WHAT YOU HAVE TO DO: Transcribe, exactly as they appear, the line that contains "return Compound([glyphs[key].moved(Location((*place, 0)))", the line that contains "obj.parent = None", and every line in between, and nothing else.

RECORDED INFORMATION:
--- Begin ---

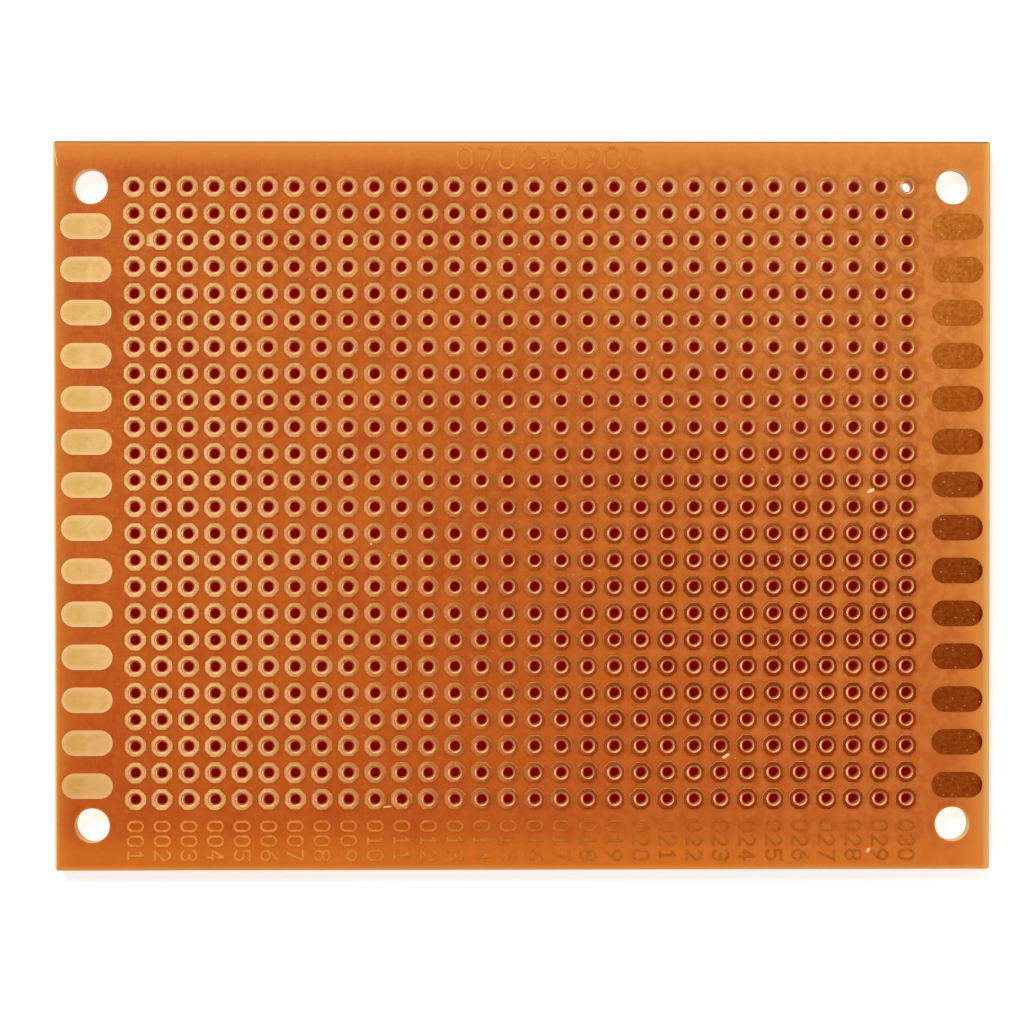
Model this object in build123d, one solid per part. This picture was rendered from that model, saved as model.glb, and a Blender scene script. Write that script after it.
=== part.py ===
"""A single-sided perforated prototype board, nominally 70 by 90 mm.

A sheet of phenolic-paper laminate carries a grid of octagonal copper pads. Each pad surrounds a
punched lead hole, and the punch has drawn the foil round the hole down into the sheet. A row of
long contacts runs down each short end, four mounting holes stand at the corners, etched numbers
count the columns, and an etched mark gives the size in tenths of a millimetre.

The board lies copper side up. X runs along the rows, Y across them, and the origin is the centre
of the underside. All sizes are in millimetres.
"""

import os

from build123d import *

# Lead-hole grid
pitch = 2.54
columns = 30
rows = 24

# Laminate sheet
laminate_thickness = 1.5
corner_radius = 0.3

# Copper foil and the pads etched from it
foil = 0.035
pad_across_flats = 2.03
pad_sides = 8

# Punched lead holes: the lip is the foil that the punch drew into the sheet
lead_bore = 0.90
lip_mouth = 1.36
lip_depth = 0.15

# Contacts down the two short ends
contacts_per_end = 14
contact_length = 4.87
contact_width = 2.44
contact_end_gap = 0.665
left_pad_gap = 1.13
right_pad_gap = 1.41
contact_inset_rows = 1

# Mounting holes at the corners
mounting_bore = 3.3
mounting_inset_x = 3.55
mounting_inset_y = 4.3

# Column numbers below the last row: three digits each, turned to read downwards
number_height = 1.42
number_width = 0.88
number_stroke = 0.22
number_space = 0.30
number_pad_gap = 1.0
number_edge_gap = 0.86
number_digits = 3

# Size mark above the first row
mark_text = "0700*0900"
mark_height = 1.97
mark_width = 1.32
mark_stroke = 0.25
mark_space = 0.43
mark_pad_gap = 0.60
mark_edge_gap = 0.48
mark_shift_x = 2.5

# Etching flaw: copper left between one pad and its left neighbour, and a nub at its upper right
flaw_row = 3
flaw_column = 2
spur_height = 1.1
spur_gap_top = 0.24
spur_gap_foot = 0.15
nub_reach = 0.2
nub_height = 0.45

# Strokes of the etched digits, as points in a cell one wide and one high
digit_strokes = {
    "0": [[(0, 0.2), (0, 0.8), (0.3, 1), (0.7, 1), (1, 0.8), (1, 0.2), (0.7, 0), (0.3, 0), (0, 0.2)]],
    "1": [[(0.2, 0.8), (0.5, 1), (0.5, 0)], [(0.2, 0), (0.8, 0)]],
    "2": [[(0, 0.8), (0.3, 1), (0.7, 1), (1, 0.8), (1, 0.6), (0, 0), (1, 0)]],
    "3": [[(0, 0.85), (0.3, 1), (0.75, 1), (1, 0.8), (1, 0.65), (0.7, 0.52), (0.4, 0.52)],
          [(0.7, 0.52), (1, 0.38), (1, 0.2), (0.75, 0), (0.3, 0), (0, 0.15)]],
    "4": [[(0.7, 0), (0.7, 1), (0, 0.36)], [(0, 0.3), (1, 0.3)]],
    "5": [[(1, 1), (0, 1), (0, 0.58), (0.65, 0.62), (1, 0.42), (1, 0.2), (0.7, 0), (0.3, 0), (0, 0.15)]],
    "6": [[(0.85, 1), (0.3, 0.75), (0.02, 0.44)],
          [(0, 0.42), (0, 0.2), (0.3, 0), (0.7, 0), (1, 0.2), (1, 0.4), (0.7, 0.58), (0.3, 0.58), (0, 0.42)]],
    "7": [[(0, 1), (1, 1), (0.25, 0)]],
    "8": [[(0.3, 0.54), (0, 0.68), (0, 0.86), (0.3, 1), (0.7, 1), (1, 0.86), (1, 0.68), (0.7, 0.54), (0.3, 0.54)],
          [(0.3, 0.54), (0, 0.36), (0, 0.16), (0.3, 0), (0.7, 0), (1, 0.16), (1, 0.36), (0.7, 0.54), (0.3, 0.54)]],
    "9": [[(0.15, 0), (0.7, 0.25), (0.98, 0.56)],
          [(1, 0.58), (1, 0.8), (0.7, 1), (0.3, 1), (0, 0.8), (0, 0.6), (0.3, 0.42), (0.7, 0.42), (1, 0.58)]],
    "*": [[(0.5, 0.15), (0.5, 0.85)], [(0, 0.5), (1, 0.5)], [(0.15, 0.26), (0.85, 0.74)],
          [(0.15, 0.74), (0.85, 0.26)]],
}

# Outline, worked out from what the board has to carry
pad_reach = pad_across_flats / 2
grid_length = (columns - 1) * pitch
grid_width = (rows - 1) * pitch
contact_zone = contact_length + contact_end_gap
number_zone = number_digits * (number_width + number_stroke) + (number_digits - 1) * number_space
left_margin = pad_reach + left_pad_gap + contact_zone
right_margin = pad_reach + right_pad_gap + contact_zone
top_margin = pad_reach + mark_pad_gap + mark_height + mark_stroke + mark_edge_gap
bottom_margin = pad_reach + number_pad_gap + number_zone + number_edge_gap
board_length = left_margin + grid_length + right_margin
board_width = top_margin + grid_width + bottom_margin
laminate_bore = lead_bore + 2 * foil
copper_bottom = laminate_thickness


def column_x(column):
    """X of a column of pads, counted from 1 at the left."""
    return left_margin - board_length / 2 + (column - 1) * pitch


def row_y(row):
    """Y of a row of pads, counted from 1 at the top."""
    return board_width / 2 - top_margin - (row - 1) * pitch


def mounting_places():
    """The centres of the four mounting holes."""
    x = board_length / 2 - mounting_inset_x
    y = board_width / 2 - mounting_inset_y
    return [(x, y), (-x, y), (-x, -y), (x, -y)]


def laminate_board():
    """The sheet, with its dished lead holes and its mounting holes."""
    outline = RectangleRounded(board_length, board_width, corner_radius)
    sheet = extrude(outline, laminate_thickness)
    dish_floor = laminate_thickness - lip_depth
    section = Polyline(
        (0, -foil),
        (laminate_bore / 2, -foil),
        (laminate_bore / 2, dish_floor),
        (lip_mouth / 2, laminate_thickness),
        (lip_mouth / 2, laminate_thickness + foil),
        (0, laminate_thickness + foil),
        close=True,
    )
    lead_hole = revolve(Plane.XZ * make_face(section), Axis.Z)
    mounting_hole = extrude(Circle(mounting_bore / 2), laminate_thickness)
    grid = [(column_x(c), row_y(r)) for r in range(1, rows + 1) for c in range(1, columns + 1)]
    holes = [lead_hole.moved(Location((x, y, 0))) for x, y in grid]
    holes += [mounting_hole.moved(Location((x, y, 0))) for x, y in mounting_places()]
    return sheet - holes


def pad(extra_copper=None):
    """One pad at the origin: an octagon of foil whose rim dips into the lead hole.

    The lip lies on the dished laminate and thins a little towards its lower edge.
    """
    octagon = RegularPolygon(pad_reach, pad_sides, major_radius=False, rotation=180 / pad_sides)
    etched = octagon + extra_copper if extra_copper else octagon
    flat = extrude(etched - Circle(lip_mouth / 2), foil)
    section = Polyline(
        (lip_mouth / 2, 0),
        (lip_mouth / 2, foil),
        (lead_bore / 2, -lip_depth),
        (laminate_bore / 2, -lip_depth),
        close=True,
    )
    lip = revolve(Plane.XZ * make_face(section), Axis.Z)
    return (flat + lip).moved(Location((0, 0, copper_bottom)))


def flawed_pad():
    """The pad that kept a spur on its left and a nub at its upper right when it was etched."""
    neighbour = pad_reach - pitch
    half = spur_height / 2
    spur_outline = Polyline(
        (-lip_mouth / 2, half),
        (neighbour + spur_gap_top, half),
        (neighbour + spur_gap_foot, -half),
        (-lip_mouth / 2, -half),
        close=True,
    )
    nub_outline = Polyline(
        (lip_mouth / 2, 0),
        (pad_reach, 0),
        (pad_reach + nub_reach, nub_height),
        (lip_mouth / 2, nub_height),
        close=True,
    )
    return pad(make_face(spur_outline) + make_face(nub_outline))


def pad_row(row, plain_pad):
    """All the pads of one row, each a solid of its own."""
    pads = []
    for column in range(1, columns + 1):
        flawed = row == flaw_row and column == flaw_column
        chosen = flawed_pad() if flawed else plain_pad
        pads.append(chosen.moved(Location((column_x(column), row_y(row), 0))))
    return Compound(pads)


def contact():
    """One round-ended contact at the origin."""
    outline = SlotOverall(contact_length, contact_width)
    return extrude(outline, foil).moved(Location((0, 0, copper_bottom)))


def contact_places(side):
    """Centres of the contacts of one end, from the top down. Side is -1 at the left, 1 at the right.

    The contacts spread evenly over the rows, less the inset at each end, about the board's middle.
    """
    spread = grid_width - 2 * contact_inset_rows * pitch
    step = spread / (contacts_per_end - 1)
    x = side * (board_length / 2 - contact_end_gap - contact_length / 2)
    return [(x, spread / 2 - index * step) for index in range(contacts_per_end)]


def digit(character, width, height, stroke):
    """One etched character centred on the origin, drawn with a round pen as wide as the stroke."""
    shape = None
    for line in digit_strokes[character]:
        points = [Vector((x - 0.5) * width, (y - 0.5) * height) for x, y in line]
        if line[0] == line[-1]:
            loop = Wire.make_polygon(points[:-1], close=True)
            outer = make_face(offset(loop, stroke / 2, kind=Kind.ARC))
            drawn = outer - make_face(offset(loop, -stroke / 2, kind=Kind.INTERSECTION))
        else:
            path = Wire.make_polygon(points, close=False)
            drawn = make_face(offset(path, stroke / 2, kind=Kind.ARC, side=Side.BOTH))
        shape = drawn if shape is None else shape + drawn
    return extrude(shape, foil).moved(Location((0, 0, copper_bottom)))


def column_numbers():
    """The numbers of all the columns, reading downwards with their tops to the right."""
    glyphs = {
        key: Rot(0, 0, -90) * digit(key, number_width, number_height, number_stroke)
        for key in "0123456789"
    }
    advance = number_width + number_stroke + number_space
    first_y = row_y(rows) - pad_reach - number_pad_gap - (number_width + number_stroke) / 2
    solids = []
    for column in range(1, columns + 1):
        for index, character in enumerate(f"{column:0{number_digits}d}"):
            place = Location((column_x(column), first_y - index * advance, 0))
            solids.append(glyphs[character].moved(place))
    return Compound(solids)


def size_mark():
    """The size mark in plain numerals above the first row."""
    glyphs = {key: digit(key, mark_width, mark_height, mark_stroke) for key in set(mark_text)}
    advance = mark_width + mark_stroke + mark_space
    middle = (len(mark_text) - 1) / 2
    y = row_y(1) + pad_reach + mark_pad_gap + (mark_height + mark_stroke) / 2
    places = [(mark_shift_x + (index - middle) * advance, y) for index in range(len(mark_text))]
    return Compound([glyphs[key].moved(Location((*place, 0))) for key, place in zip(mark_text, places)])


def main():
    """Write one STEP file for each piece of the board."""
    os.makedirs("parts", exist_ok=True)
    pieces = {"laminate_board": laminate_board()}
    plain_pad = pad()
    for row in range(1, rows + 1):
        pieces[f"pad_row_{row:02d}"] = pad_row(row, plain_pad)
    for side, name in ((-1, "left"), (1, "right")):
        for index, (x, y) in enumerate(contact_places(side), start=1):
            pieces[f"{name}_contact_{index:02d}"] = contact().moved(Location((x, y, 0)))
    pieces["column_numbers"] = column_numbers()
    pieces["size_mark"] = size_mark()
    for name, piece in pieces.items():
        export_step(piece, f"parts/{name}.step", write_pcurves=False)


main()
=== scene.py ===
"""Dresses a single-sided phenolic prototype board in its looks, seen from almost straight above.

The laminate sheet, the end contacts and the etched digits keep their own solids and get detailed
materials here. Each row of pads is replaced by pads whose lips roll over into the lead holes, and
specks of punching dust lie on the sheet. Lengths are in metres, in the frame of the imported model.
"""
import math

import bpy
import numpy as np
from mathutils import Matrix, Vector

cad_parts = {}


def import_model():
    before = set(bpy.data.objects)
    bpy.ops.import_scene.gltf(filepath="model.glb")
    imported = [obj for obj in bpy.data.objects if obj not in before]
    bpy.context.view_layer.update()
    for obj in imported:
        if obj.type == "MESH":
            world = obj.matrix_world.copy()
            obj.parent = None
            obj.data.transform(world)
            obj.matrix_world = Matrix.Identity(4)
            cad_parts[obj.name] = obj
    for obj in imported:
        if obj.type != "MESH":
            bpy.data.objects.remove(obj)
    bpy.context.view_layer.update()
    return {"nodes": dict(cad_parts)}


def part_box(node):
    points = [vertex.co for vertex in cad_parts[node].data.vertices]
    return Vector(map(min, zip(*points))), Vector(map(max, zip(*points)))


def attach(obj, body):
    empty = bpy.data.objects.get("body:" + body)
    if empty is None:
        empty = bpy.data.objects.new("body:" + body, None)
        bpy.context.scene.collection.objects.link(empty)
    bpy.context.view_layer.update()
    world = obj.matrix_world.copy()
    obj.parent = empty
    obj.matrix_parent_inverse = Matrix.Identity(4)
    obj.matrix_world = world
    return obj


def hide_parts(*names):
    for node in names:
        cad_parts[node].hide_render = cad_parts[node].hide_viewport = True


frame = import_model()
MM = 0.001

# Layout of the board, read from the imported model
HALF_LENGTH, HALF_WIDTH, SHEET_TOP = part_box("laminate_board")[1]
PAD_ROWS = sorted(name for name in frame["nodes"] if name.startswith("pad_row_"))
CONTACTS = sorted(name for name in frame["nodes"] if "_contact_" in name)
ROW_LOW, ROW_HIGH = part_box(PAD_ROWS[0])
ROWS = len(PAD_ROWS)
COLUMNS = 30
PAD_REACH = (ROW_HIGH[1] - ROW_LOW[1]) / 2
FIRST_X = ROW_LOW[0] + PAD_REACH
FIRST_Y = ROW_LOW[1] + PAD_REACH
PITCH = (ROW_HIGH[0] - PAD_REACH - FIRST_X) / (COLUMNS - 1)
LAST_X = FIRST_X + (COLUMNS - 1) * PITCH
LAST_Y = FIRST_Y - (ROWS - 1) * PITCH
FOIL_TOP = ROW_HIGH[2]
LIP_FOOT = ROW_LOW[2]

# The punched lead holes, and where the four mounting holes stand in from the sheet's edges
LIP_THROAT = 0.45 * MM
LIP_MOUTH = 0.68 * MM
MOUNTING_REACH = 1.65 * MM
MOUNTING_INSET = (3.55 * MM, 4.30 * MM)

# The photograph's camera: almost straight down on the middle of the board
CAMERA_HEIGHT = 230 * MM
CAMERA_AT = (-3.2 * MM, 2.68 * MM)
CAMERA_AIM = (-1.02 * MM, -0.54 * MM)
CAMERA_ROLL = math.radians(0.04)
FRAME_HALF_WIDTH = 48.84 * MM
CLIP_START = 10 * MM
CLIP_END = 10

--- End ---

REPLY TO THE TASK:
    return Compound([glyphs[key].moved(Location((*place, 0))) for key, place in zip(mark_text, places)])


def main():
    """Write one STEP file for each piece of the board."""
    os.makedirs("parts", exist_ok=True)
    pieces = {"laminate_board": laminate_board()}
    plain_pad = pad()
    for row in range(1, rows + 1):
        pieces[f"pad_row_{row:02d}"] = pad_row(row, plain_pad)
    for side, name in ((-1, "left"), (1, "right")):
        for index, (x, y) in enumerate(contact_places(side), start=1):
            pieces[f"{name}_contact_{index:02d}"] = contact().moved(Location((x, y, 0)))
    pieces["column_numbers"] = column_numbers()
    pieces["size_mark"] = size_mark()
    for name, piece in pieces.items():
        export_step(piece, f"parts/{name}.step", write_pcurves=False)


main()
=== scene.py ===
"""Dresses a single-sided phenolic prototype board in its looks, seen from almost straight above.

The laminate sheet, the end contacts and the etched digits keep their own solids and get detailed
materials here. Each row of pads is replaced by pads whose lips roll over into the lead holes, and
specks of punching dust lie on the sheet. Lengths are in metres, in the frame of the imported model.
"""
import math

import bpy
import numpy as np
from mathutils import Matrix, Vector

cad_parts = {}


def import_model():
    before = set(bpy.data.objects)
    bpy.ops.import_scene.gltf(filepath="model.glb")
    imported = [obj for obj in bpy.data.objects if obj not in before]
    bpy.context.view_layer.update()
    for obj in imported:
        if obj.type == "MESH":
            world = obj.matrix_world.copy()
            obj.parent = None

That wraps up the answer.